The components of an act in public form are:
- Protocol (preamble) which sets out introductory matters, noting:
  - Notary's name and status
  - Date and venue of act
  - The appearance of one or more parties (referred to as "appearers") and witnesses before the notary
  - Any capacity the appearer appears or is acting in
  - How the notary verified the facts or allegations in the corpus
- Corpus (operative part) which:
  - Recites appearer's intent
  - Narrates facts and accomplished procedures
  - Sets out the material terms and operative words (voces signatæ) of the power-of-attorney, contract, arrangement, obligation, conveyance, or other legal act embodied in the instrument
  - Refers to any appended material
- Eschatocol (conclusion) which attests and certifies:
  - That the document was read over to and acknowledged by the appearer, and signed (and in some cases sealed) by the appearer in the notary's and witnesses' presence, all in due form
  - That the conditions of applicable local law concerning the formalities of document execution and binding nature have been met
  - Often the date and venue are repeated
  - And finish with a signature block
    - Typical examples:
      - THUS DONE AND PASSED at the City and State aforesaid on the day and year first above written in the presence of the undersigned competent witnesses and before me, Notary, after due reading of the whole. (Louisiana)
      - THUS DONE AND EXECUTED at Pretoria on the day, month, and year above written in presence of the witnesses, x and y, who, together with the Appearers and me, the Notary, have signed the original hereof now remaining in my protocol. (South Africa)
        - Variations: THUS DONE AND CEDED (cession), THUS DONE AND GRANTED (grant, POA), THUS DONE AND INVENTORIED (public inventory), THUS DONE, CONTRACTED AND AGREED (contract).
- In the past, following an eschatocol would come further attestations which were additional notes concerning the due payment of notarial fees (including stamp duty), the acknowledgment of interlineations or corrections, the proper recording of the act, and any other post-editorial actions.
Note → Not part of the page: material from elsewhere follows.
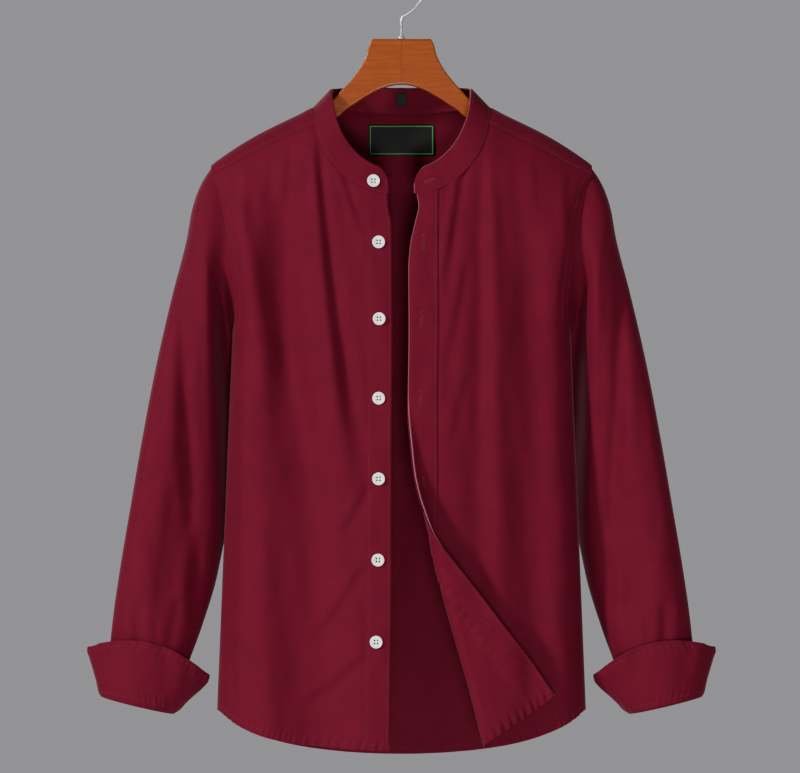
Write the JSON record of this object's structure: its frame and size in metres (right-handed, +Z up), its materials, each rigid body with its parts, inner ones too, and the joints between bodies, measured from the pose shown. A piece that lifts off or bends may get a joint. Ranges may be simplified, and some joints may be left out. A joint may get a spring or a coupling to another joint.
{
  "type": "mandarin collar shirt on a hanger",
  "caption": "Long-sleeved cotton shirt with a mandarin collar and turned-back cuffs, hanging unbuttoned on a wooden hanger.",
  "frame": {"origin": "inside of the top of the hanger's hook, where it rests on a rail", "axes": "+Z up, the shirt's front faces -Y, its buttons are on the -X side"},
  "size_m": [0.7284, 0.1577, 0.9214],
  "materials": {
    "shirt_cotton": "matte woven cotton, dyed dark red",
    "button_resin": "polished resin",
    "label_satin": "black woven satin",
    "varnished_wood": "clear varnish",
    "plated_steel": "bright plated wire"
  },
  "bodies": {
    "root": {"front_button_side": "shirt_cotton", "front_buttonhole_side": "shirt_cotton", "button_band": "shirt_cotton", "buttonhole_band": "shirt_cotton", "back": "shirt_cotton", "yoke": "shirt_cotton", "collar": "shirt_cotton", "sleeve_button_side": "shirt_cotton", "sleeve_buttonhole_side": "shirt_cotton", "cuff_button_side": "shirt_cotton", "cuff_buttonhole_side": "shirt_cotton", "button_1": "button_resin", "button_2": "button_resin", "button_3": "button_resin", "button_4": "button_resin", "button_5": "button_resin", "button_6": "button_resin", "button_7": "button_resin", "neck_label": "label_satin", "size_label": "label_satin", "hanger_arms": "varnished_wood", "hanger_hook": "plated_steel", "hook_ferrule": "plated_steel"}
  },
  "joints": []
}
Traditionally, in civil-law countries, the preliminary drafts, called "minutes" (formerly protocols; Fr minute, Du minuut, It minuta, Ger Urschrift, Sp escritura matriz), are jotted in legal shorthand and record only the particulars. Their date, appearer, venue, and subject are logged in a notarial register, and the minutes are retained and kept in the notary's protocol (archive) while an engrossment (Fr/Du grosse, It copia esecutiva, Ger Ausfertigung, Sp primer testimonio), a fully extended form in longhand under seal and signature, is handed to the appearer. The minutes are used thereafter as a master copy from which exemplifications (Fr expédition, It copia autentica, Du (Netherlands) authentiek afschrift, (Belgium) uitgifte, Ger beglaubigte Abschrift, Sp testimonio ulterio, copia simple), i.e. engrossed fair copies, may be made. In common-law countries, notaries prepare multiple duplicate originals fully executed and sealed, as a copy would not be admissible in court. One is archived as a file copy in the notary's protocol.

==Act in private form==
The second category is known as an "act in private form" (Fr acte en brevet, Du brevetakte, akte in originali, It atto rilasciato in originale, Ger notarielle Beglaubigung, Sp acta extraprotocolar), best represented by the notarial certificate (or "docquet" in Scotland). This is generally a writing that certifies the due execution in the notary's presence of a deed, contract or other writing or verifies some fact or thing of which the notary has certain knowledge. Notarial certificates are endorsed on or appended to a pre-existing document and attest to its due execution, genuine nature, and validity, or legal status and effects. As a safety precaution, the certificate may also contain information such as the number of pages, a description of the document, its title, and any other distinguishing features to prevent pages from being added or removed. If affixed, short-form certificates may also be embossed with a seal, half on the certificate and half on the rest of the page.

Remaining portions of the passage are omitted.